Records supplied:
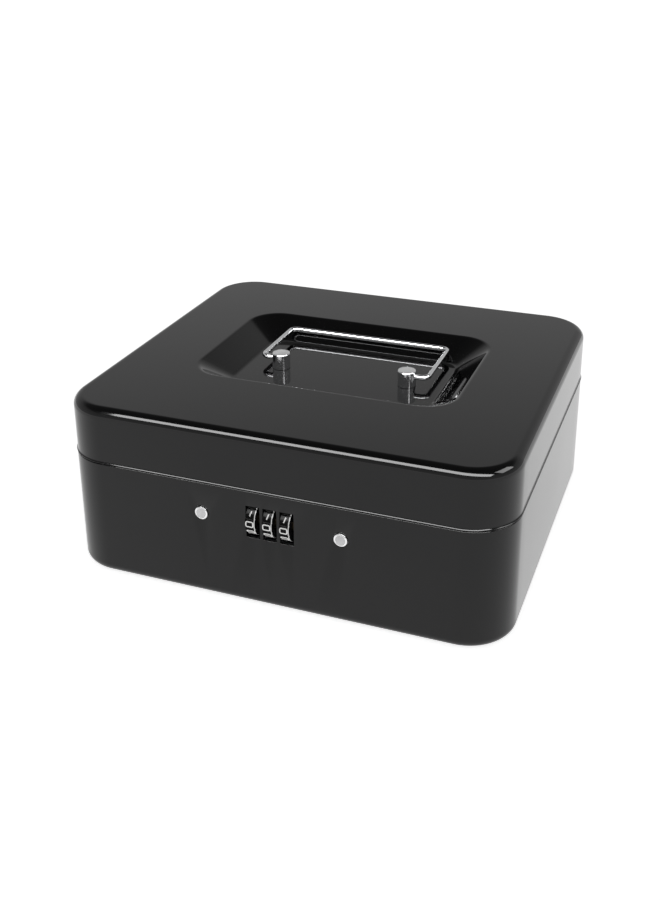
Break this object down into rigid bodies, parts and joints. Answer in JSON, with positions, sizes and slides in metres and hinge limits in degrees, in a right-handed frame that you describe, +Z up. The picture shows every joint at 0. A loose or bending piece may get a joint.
{
  "type": "cash box",
  "caption": "Hinged steel cash box with a folding wire handle in a sunk pan, push-button latch, number-wheel lock and lift-out coin tray.",
  "frame": {"origin": "middle of the underside of the closed box, measured over the lid skin", "axes": "+X to the right when facing the front, +Y from front to back, +Z up"},
  "size_m": [0.25, 0.2301, 0.1],
  "materials": {
    "black_paint": "gloss black stove enamel on pressed steel",
    "bright_chrome": "bright chrome plating",
    "button_steel": "satin nickel",
    "wheel_plastic": "gloss black moulded plastic with white figures",
    "tumbler_brass": "turned brass",
    "zinc_steel": "zinc plated sheet",
    "hinge_steel": "black enamel over welded hinge leaf",
    "pin_steel": "plain steel",
    "spring_steel": "spring steel",
    "cover_plastic": "black moulded plastic",
    "tray_plastic": "black moulded plastic"
  },
  "bodies": {
    "base": {"base_shell": "black_paint", "hinge_leaf_base_left": "hinge_steel", "hinge_leaf_base_right": "hinge_steel", "hinge_pin_left": "pin_steel", "hinge_pin_right": "pin_steel", "lock_frame": "zinc_steel", "lock_cover": "cover_plastic", "cover_screws": "pin_steel", "guide_pins": "pin_steel", "latch_springs": "spring_steel", "detent_spring": "spring_steel", "tray_ledge_left": "black_paint", "tray_ledge_right": "black_paint"},
    "lid": {"lid_shell": "black_paint", "hinge_leaf_lid_left": "hinge_steel", "hinge_leaf_lid_right": "hinge_steel", "striker_left": "zinc_steel", "striker_right": "zinc_steel", "handle_post_left": "bright_chrome", "handle_post_right": "bright_chrome", "post_washers": "pin_steel", "post_screws": "pin_steel"},
    "handle": {"handle_bail": "bright_chrome"},
    "latch": {"latch_slide": "zinc_steel", "fence_comb": "zinc_steel", "fence_rivets": "pin_steel"},
    "button_left": {"button_left": "button_steel", "button_clip_left": "spring_steel"},
    "button_right": {"button_right": "button_steel", "button_clip_right": "spring_steel"},
    "wheel_left": {"number_wheel_left": "wheel_plastic", "tumbler_left": "tumbler_brass"},
    "wheel_middle": {"number_wheel_middle": "wheel_plastic", "tumbler_middle": "tumbler_brass"},
    "wheel_right": {"number_wheel_right": "wheel_plastic", "tumbler_right": "tumbler_brass"},
    "code_lever": {"code_lever": "zinc_steel", "dial_shaft": "pin_steel"},
    "coin_tray": {"coin_tray": "tray_plastic"}
  },
  "joints": [
    {"name": "lid_hinge", "type": "hinge", "parent": "base", "child": "lid", "pos_m": [0, 0.113, 0.068], "axis": [-1, 0, 0], "range_deg": [0, 100]},
    {"name": "handle_swing", "type": "hinge", "parent": "lid", "child": "handle", "pos_m": [0, -0.003, 0.095], "axis": [1, 0, 0], "range_deg": [0, 170]},
    {"name": "latch_press", "type": "slide", "parent": "base", "child": "latch", "axis": [0, 1, 0], "range_m": [0, 0.0028], "stiffness_N_per_m": 300, "springref_m": -0.003, "deforming": ["latch_springs"]},
    {"name": "button_left_press", "type": "slide", "parent": "base", "child": "button_left", "axis": [0, 1, 0], "range_m": [0, 0.0028]},
    {"name": "button_right_press", "type": "slide", "parent": "base", "child": "button_right", "axis": [0, 1, 0], "range_m": [0, 0.0028]},
    {"name": "wheel_left_turn", "type": "hinge", "parent": "base", "child": "wheel_left", "pos_m": [-0.01005, -0.1053, 0.05], "axis": [1, 0, 0], "continuous": true},
    {"name": "wheel_middle_turn", "type": "hinge", "parent": "base", "child": "wheel_middle", "pos_m": [-0.00055, -0.1053, 0.05], "axis": [1, 0, 0], "continuous": true},
    {"name": "wheel_right_turn", "type": "hinge", "parent": "base", "child": "wheel_right", "pos_m": [0.00895, -0.1053, 0.05], "axis": [1, 0, 0], "continuous": true},
    {"name": "code_lever_slide", "type": "slide", "parent": "base", "child": "code_lever", "axis": [1, 0, 0], "range_m": [0, 0.002]},
    {"name": "coin_tray_lift", "type": "slide", "parent": "base", "child": "coin_tray", "axis": [0, 0, 1], "range_m": [0, 0.003]}
  ],
  "couplings": [
    {"joint": "button_left_press", "follows": "latch_press", "ratio": 1},
    {"joint": "button_right_press", "follows": "latch_press", "ratio": 1}
  ]
}
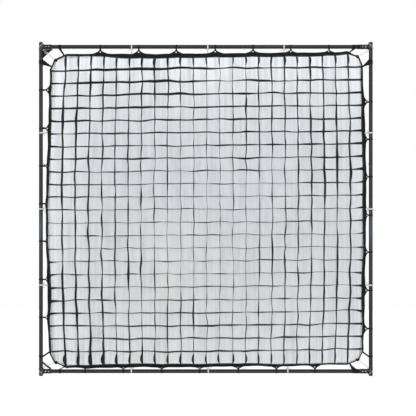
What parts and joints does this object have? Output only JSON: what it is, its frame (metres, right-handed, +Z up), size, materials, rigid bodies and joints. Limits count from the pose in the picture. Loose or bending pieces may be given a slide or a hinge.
{
  "type": "egg-crate grid and diffusion frame",
  "caption": "Square tube frame holding a white diffusion textile and a black fabric egg-crate grid, both tied to its tubes.",
  "frame": {"origin": "centre of the bounding box, which is the middle of the square frame", "axes": "+Z up the posts, +X along the rails to the right seen from the front, -Y out of the grid's front"},
  "size_m": [2.4418, 0.0774, 2.438],
  "materials": {
    "black_tube": "satin black anodised tube",
    "bare_aluminium": "plain drawn tube",
    "black_casting": "black powder coat",
    "bright_steel": "zinc plated",
    "black_plastic": "moulded",
    "black_webbing": "woven polyester webbing",
    "grid_fabric": "thin black ripstop cloth",
    "white_textile": "thin white diffusion cloth with a sewn hem",
    "white_tape": "white cotton tape"
  },
  "bodies": {
    "frame": {"top_rail_long": "black_tube", "top_rail_short": "black_tube", "top_joint_sleeve": "bare_aluminium", "top_button_spring": "bright_steel", "grid_border_top": "black_webbing", "top_textile_tie_1": "white_tape", "top_textile_tie_2": "white_tape", "top_textile_tie_3": "white_tape", "right_post_long": "black_tube", "right_post_short": "black_tube", "right_joint_sleeve": "bare_aluminium", "right_button_spring": "bright_steel", "grid_border_right": "black_webbing", "right_textile_tie_1": "white_tape", "right_textile_tie_2": "white_tape", "right_textile_tie_3": "white_tape", "bottom_rail_long": "black_tube", "bottom_rail_short": "black_tube", "bottom_joint_sleeve": "bare_aluminium", "bottom_button_spring": "bright_steel", "grid_border_bottom": "black_webbing", "bottom_textile_tie_1": "white_tape", "bottom_textile_tie_2": "white_tape", "bottom_textile_tie_3": "white_tape", "left_post_long": "black_tube", "left_post_short": "black_tube", "left_joint_sleeve": "bare_aluminium", "left_button_spring": "bright_steel", "grid_border_left": "black_webbing", "left_textile_tie_1": "white_tape", "left_textile_tie_2": "white_tape", "left_textile_tie_3": "white_tape", "top_left_corner_fitting": "black_casting", "top_left_end_cap": "black_plastic", "top_left_screw_outer": "bright_steel", "top_left_screw_inner": "bright_steel", "top_left_corner_strap": "black_webbing", "top_right_corner_fitting": "black_casting", "top_right_end_cap": "black_plastic", "top_right_screw_outer": "bright_steel", "top_right_screw_inner": "bright_steel", "top_right_corner_strap": "black_webbing", "bottom_left_corner_fitting": "black_casting", "bottom_left_end_cap": "black_plastic", "bottom_left_screw_outer": "bright_steel", "bottom_left_screw_inner": "bright_steel", "bottom_left_corner_strap": "black_webbing", "bottom_right_corner_fitting": "black_casting", "bottom_right_end_cap": "black_plastic", "bottom_right_screw_outer": "bright_steel", "bottom_right_screw_inner": "bright_steel", "bottom_right_corner_strap": "black_webbing", "grid_upright_strips": "grid_fabric", "grid_level_strips": "grid_fabric", "diffusion_textile": "white_textile"},
    "top_button": {"top_snap_button": "bright_steel"},
    "right_button": {"right_snap_button": "bright_steel"},
    "bottom_button": {"bottom_snap_button": "bright_steel"},
    "left_button": {"left_snap_button": "bright_steel"}
  },
  "joints": [
    {"name": "top_button_press", "type": "slide", "parent": "frame", "child": "top_button", "axis": [0, 0, 1], "range_m": [0, 0.006], "stiffness_N_per_m": 3000, "springref_m": -0.002, "deforming": ["top_button_spring"]},
    {"name": "right_button_press", "type": "slide", "parent": "frame", "child": "right_button", "axis": [1, 0, 0], "range_m": [0, 0.006], "stiffness_N_per_m": 3000, "springref_m": -0.002, "deforming": ["right_button_spring"]},
    {"name": "bottom_button_press", "type": "slide", "parent": "frame", "child": "bottom_button", "axis": [0, 0, -1], "range_m": [0, 0.006], "stiffness_N_per_m": 3000, "springref_m": -0.002, "deforming": ["bottom_button_spring"]},
    {"name": "left_button_press", "type": "slide", "parent": "frame", "child": "left_button", "axis": [-1, 0, 0], "range_m": [0, 0.006], "stiffness_N_per_m": 3000, "springref_m": -0.002, "deforming": ["left_button_spring"]}
  ]
}
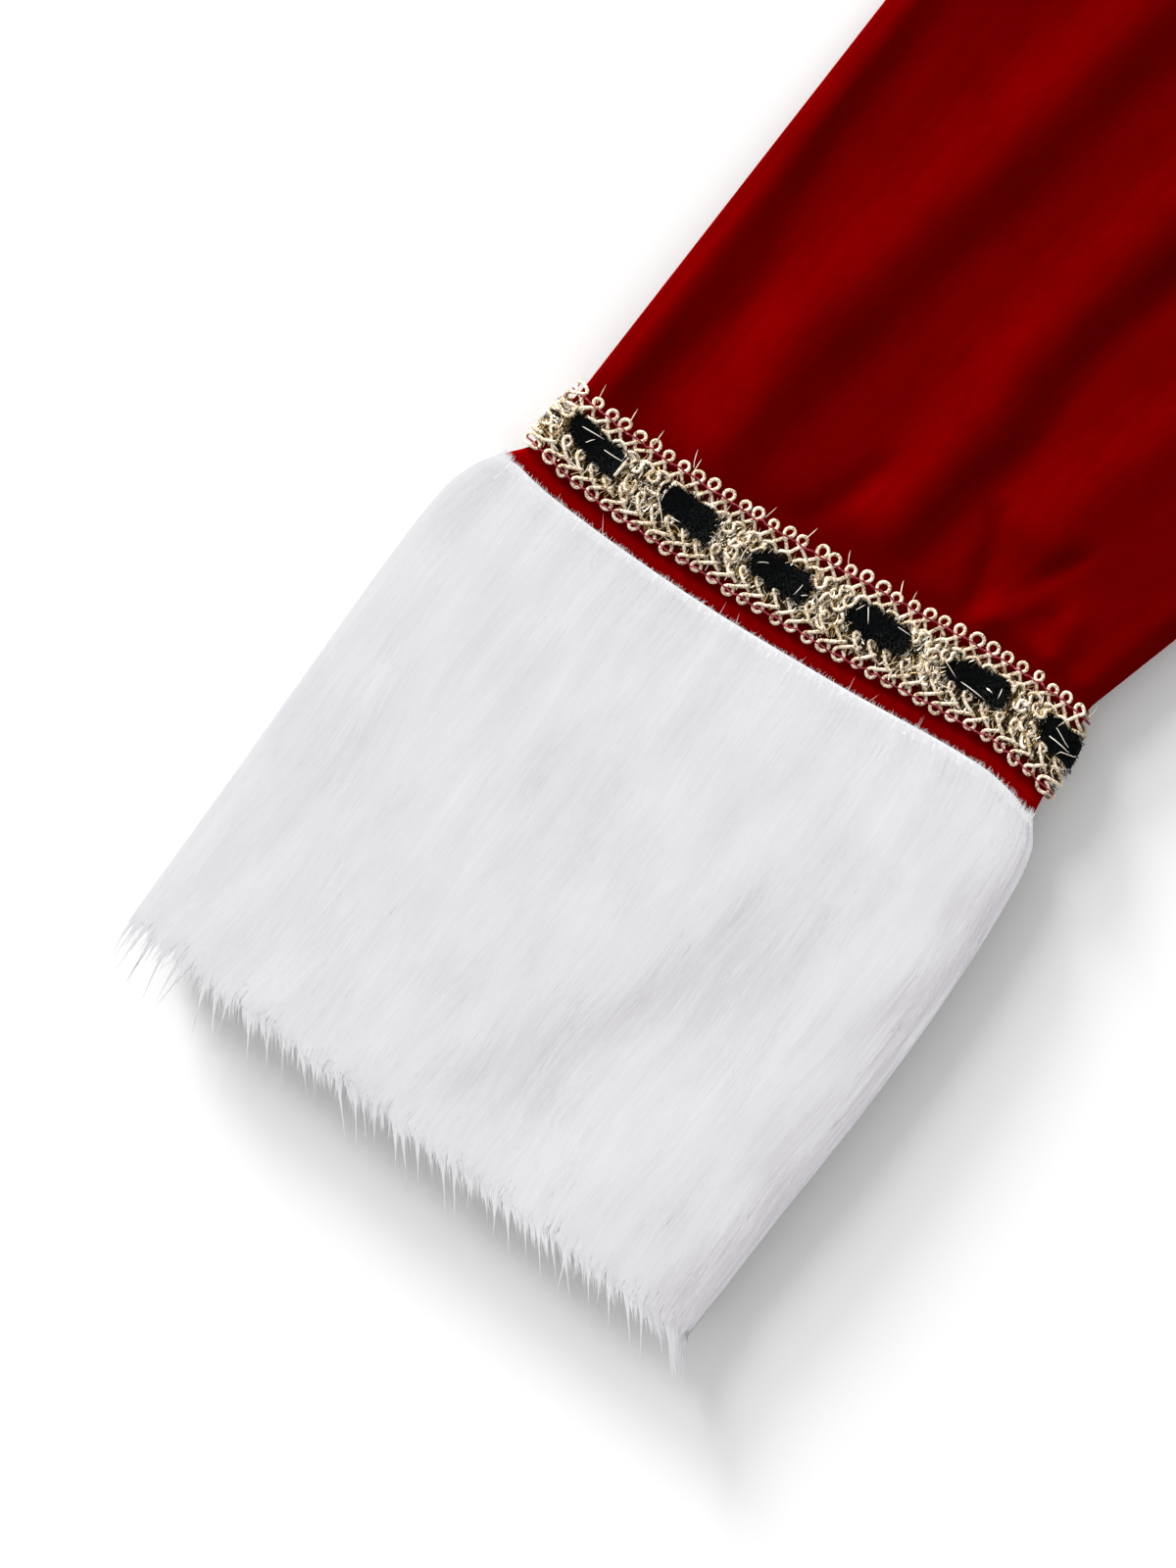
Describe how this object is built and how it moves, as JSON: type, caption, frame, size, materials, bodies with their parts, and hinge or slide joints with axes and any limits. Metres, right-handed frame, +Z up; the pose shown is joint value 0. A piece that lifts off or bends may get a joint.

Exercise:
Using the listing above, show every line that includes the string "with".

Task result:
Break this object down into rigid bodies, parts and joints. Answer in JSON, with positions, sizes and slides in metres and hinge limits in degrees, in a right-handed frame that you describe, +Z up. The picture shows every joint at 0. A loose or bending piece may get a joint.
  "caption": "Hinged steel cash box with a folding wire handle in a sunk pan, push-button latch, number-wheel lock and lift-out coin tray.",
    "wheel_plastic": "gloss black moulded plastic with white figures",
    "white_textile": "thin white diffusion cloth with a sewn hem",
Describe how this object is built and how it moves, as JSON: type, caption, frame, size, materials, bodies with their parts, and hinge or slide joints with axes and any limits. Metres, right-handed frame, +Z up; the pose shown is joint value 0. A piece that lifts off or bends may get a joint.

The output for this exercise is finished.